Lookism is hardly a new strategy for capturing a market share. Think the existence of a multi-billion modeling industry. Think Hollywood. Think Hooters. Pretty faces drive popular culture because the cliché is true: sex sells. The area of concern is the consumer side of the market and individual preferences. It isn't racists who sit on the marketing boards of these companies, but capitalists. The blame lies largely on consumers for having these preferences, not suppliers for capitalizing on it. Lookism is most pervasive on the individual level. Abercrombie did not tell America that white was beautiful--America told Abercrombie.
It's hardly a coincidence that Abercrombie also has a reputation for having overly sexual advertising campaigns. And there is nothing unnatural in looking for particularly physical qualities in a potential partner. I've never been a huge fan of fat guys. I've got a friend with an aversion to redheads. And my ex-roommate said she would never date a black guy. She said she wasn't attracted to them. We're not ready to call this an acceptable form of lookism, but it must be included as racism. Categorically rejecting an entire race as a potential sexual partner cannot be circumscribed by mere superficiality -- it blurs into prejudice.
It is absolutely true, as well as patently obvious, that black people look different from white people who look different from Asian people and so forth. Race differs from ethnicity and heritage in its dependence on purely physical attributes such as skin color, hair texture, and eye shape. Race is a purely aesthetic category, and thus its evaluation for purpose of attraction merely boils it down to its essence. The physicality of race has made it an arbitrary basis for decision-making and at the same time problematic for its nakedness. Still, relegating race to more generally "looks" is the only absolute acceptable understanding of the significance of race. Race is the surface.

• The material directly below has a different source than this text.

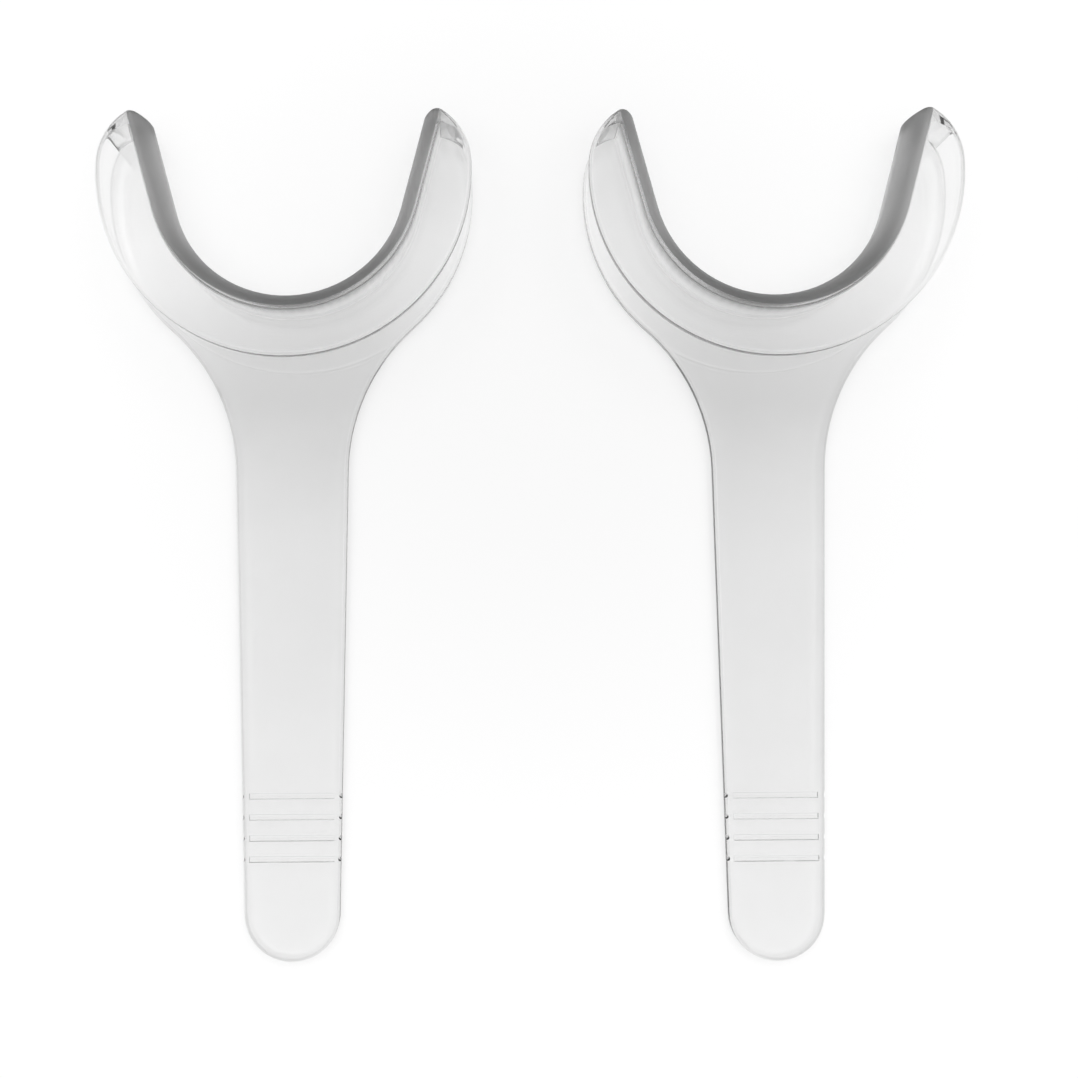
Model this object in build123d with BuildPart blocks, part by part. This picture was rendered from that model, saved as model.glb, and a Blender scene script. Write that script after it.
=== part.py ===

However, recall that sexual fear of other races, particularly white fear of black male sexuality, has played a pervasive and disgusting part in American history. For example, the primary rationale for post-Civil War lynching was the protection of the white women from newly freed black men. Sociologist Gunnar Myrdal ranked fear of sexual contact as the number one white aversion to integration in the 1950s. Bans on interracial marriage were constitutional up through our parents' generation. The sexual/marital barrier may be the last and strongest held defense on the racist line. Skin color is consciously and unconsciously attached to so many different connotations that are so much deeper and physical appearance. We cannot afford to make categorical statements about the attractiveness of members of different races. Our history prevents it.
At the institutional level, lookism, indeed a form of racism, is not unconstitutional, but socially irresponsible. Yes, Abercrombie's assertion of white as representative of beautiful, and, moreover, all-American, powerfully perpetuates racist, exclusionary ideology. It would honestly do American minds a lot of good to diversify Abercrombie's sales teams and models because of the power that any consumer establishment wields. But filling catalogues with white faces is like failing to use environmentally friendly materials or testing on animals. It boils down to conflict of ethics and economics, and it's hard to blame companies, not people, for choosing the latter. Institutional racist lookism is merely indicative of deeper individual preferences.

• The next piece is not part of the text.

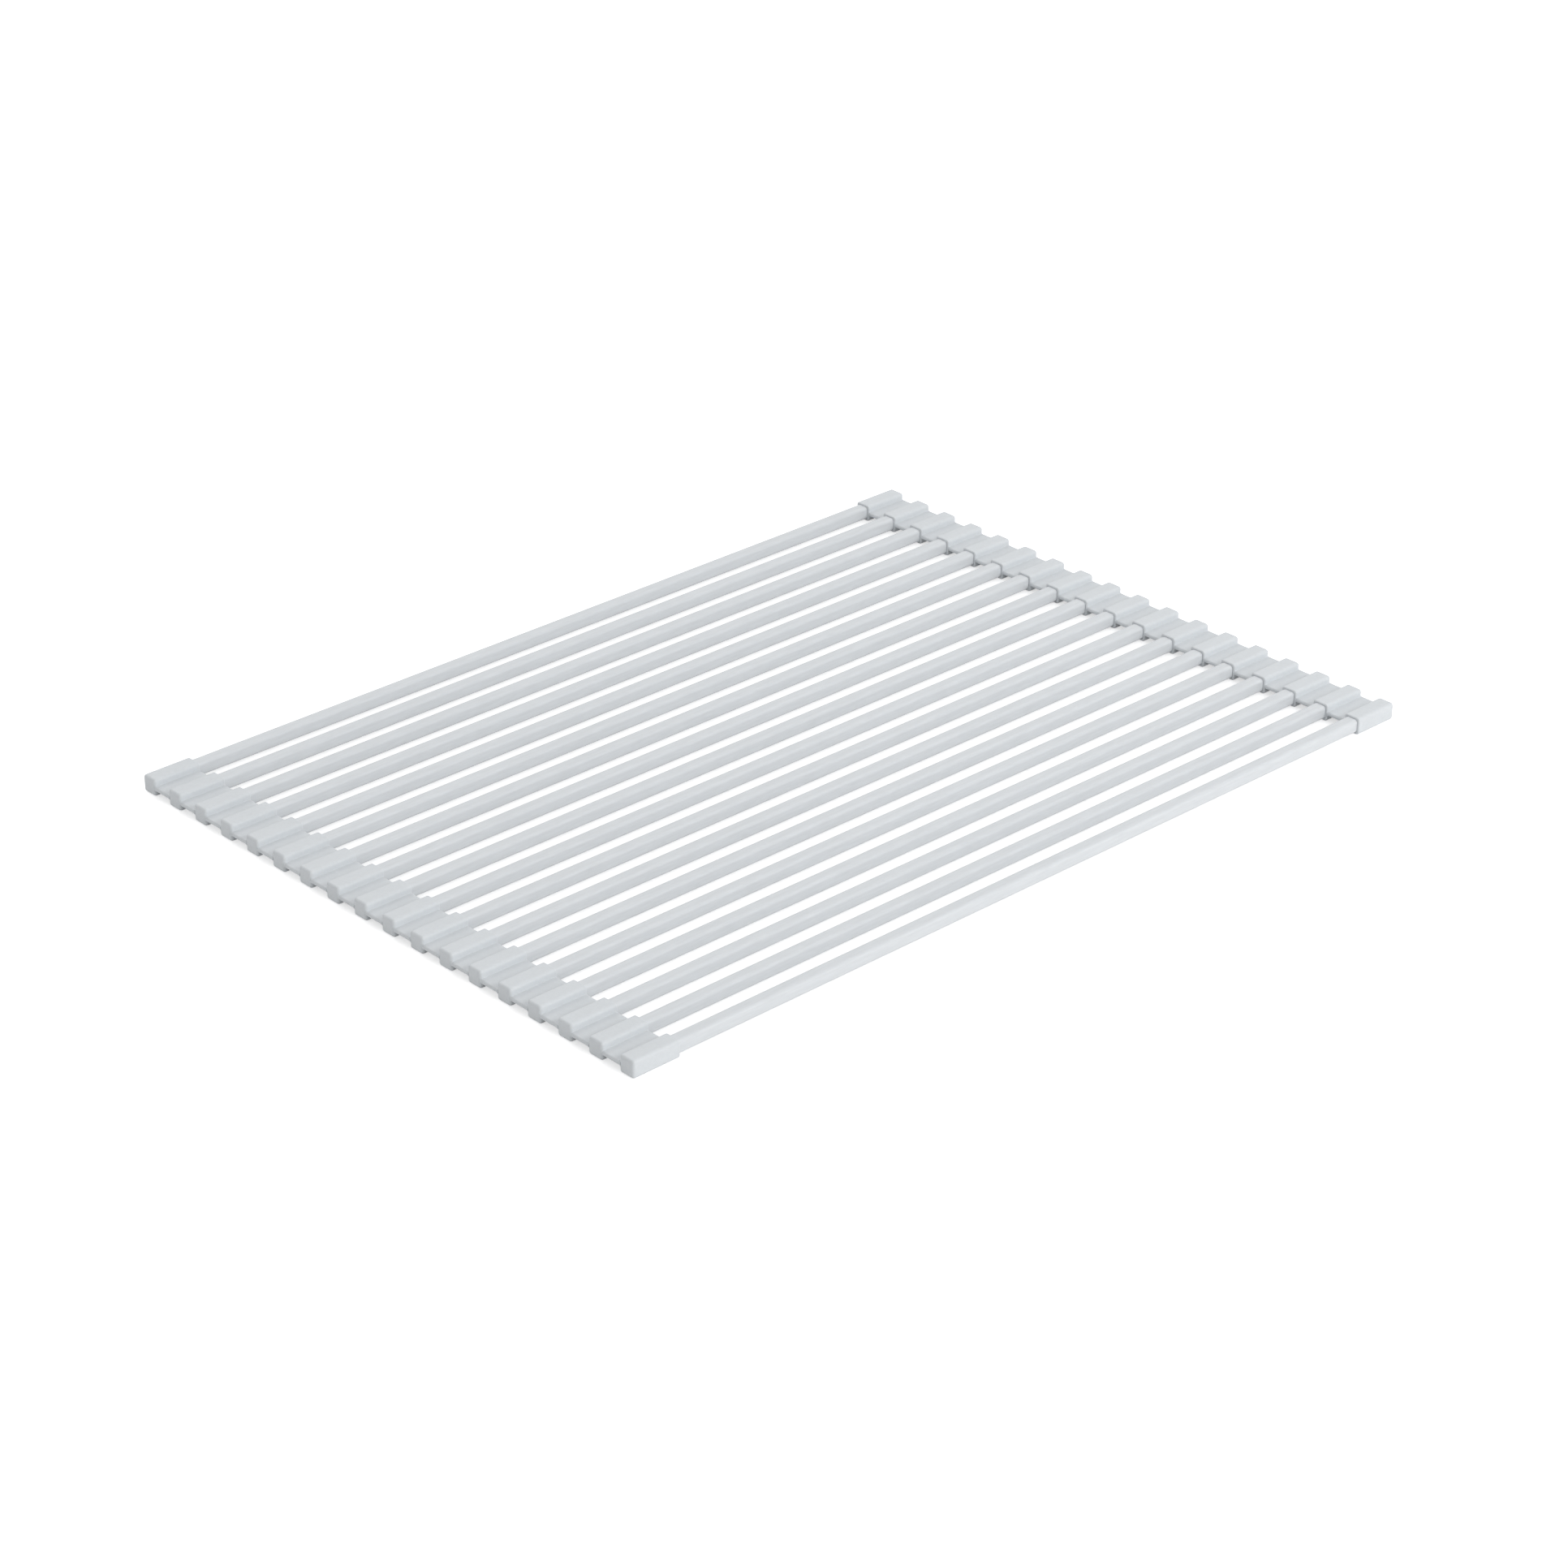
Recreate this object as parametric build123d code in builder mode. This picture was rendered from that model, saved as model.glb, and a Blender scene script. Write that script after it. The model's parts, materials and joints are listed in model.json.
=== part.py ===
# Roll up dish drying rack: square coated rods held by two flexible end strips
# Millimetres. X runs along the rods, -Y is the front edge, +Z is up.
# The origin is at the middle of the rack, on the surface it rests on.

import os
from math import radians, tan

from build123d import *

# Layout
rod_count = 18
rod_pitch = 18.4
overall_length = 450.0

# Steel tube inside each rod
tube_width = 5.0
tube_wall = 0.5
tube_corner_radius = 1.0

# Silicone coat over the tube
coat_thickness = 0.6
tube_fit_gap = 0.03

# Blocks of the end strips, with a blind socket for the rod
block_length = 24.0
socket_fit_gap = 0.05
socket_side_wall = 1.0
socket_roof = 0.9
socket_end_wall = 2.0
block_edge_radius = 1.4
outer_end_radius = 0.9
inner_end_radius = 0.6

# Webs that join the blocks, parted at their middle line where the strip bends
web_thickness = 2.0
web_middle_height = 3.8
web_root_fillet = 0.6
web_fold_gap = 0.3
web_fold_bevel = 41.0

cut_overrun = 1.0

# Sizes that follow
tube_bore = tube_width - 2 * tube_wall
tube_bore_radius = tube_corner_radius - tube_wall
coat_bore = tube_width + 2 * tube_fit_gap
coat_width = coat_bore + 2 * coat_thickness
coat_bore_radius = tube_corner_radius + tube_fit_gap
coat_corner_radius = coat_bore_radius + coat_thickness
socket_width = coat_width + 2 * socket_fit_gap
socket_radius = coat_corner_radius + socket_fit_gap
block_width = socket_width + 2 * socket_side_wall
block_height = socket_width + 2 * socket_roof
rod_height = block_height / 2
strip_outer_x = overall_length / 2
strip_inner_x = strip_outer_x - block_length
socket_depth = block_length - socket_end_wall
rod_length = 2 * (strip_outer_x - socket_end_wall - socket_fit_gap)
web_bottom = web_middle_height - web_thickness / 2
web_top = web_middle_height + web_thickness / 2
web_edge_y = (rod_pitch - web_fold_gap) / 2
web_flat_y = web_edge_y - web_thickness / 2 * tan(radians(web_fold_bevel))


def row_y(row):
    """Middle line of a row; row 1 is the rear one."""
    return ((rod_count + 1) / 2 - row) * rod_pitch


def end_plane(x):
    """Plane square to the rods, with its own x along +Y and its own y up."""
    return Plane(origin=(x, 0, 0), x_dir=(0, 1, 0), z_dir=(1, 0, 0))


def write(part, name, row):
    """Save a piece, made on the middle line of the rack, at its row."""
    placed = part.moved(Location((0, row_y(row), 0)))
    placed.label = name
    export_step(placed, f"parts/{name}.step")


def make_end_blocks(web_sides):
    """Left and right block of one row, with a half web towards the rear (1), the front (-1) or both."""
    with BuildPart() as end_blocks:
        with BuildSketch(end_plane(strip_inner_x)) as section:
            with Locations((0, block_height / 2)):
                Rectangle(block_width, block_height)
            fillet(section.vertices(), block_edge_radius)
            for side in web_sides:
                with BuildLine():
                    Polyline(
                        (0, web_bottom),
                        (side * web_flat_y, web_bottom),
                        (side * web_edge_y, web_middle_height),
                        (side * web_flat_y, web_top),
                        (0, web_top),
                        close=True,
                    )
                make_face()
                corners = section.vertices().sort_by_distance((side * block_width / 2, web_middle_height))
                fillet(corners[:2], web_root_fillet)
        extrude(amount=block_length)
        fillet(end_blocks.faces().sort_by(Axis.X)[-1].edges(), outer_end_radius)
        fillet(end_blocks.faces().sort_by(Axis.X)[0].edges(), inner_end_radius)
        with BuildSketch(end_plane(strip_inner_x - cut_overrun)):
            with Locations((0, rod_height)):
                RectangleRounded(socket_width, socket_width, socket_radius)
        extrude(amount=socket_depth + cut_overrun, mode=Mode.SUBTRACT)
        mirror(about=Plane.YZ)
    return end_blocks.part


# Steel tube inside a rod
with BuildPart() as rod_core:
    with BuildSketch(end_plane(0)):
        with Locations((0, rod_height)):
            RectangleRounded(tube_width, tube_width, tube_corner_radius)
            RectangleRounded(tube_bore, tube_bore, tube_bore_radius, mode=Mode.SUBTRACT)
    extrude(amount=rod_length / 2, both=True)

# Silicone coat over the tube
with BuildPart() as rod_coat:
    with BuildSketch(end_plane(0)):
        with Locations((0, rod_height)):
            RectangleRounded(coat_width, coat_width, coat_corner_radius)
            RectangleRounded(coat_bore, coat_bore, coat_bore_radius, mode=Mode.SUBTRACT)
    extrude(amount=rod_length / 2, both=True)

# End blocks; those of the rear and front rows have a web on their inner side only
rear_blocks = make_end_blocks([-1])
middle_blocks = make_end_blocks([1, -1])
front_blocks = make_end_blocks([1])

os.makedirs("parts", exist_ok=True)
for row in range(1, rod_count + 1):
    write(rod_core.part, f"rod_core_{row:02d}", row)
    write(rod_coat.part, f"rod_coat_{row:02d}", row)
    if row == 1:
        blocks = rear_blocks
    elif row == rod_count:
        blocks = front_blocks
    else:
        blocks = middle_blocks
    write(blocks, f"end_blocks_{row:02d}", row)
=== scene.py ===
# Roll up dish drying rack: moulded end strips, coated square rods, steel tubes and a plain studio
# Metres, in the frame of the solid model: X along the rods, -Y the front, +Z up

import json
from math import cos, pi, radians, sin

import bmesh
import bpy
from mathutils import Matrix, Vector

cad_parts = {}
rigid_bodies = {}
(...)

However, the problem of discrimination in hiring is miniscule compared to the more general problem of racial attitudes. Culture reflects society -- it doesn't invent it. Judging a race as unattractive is an unacceptable from of superficiality. People always implore the shallow among us to choose looks over personality. That effort needs to be redoubled in the context of race. One day the category of race will not carry the burdens of history, but until then it cannot be said to be merely skin deep.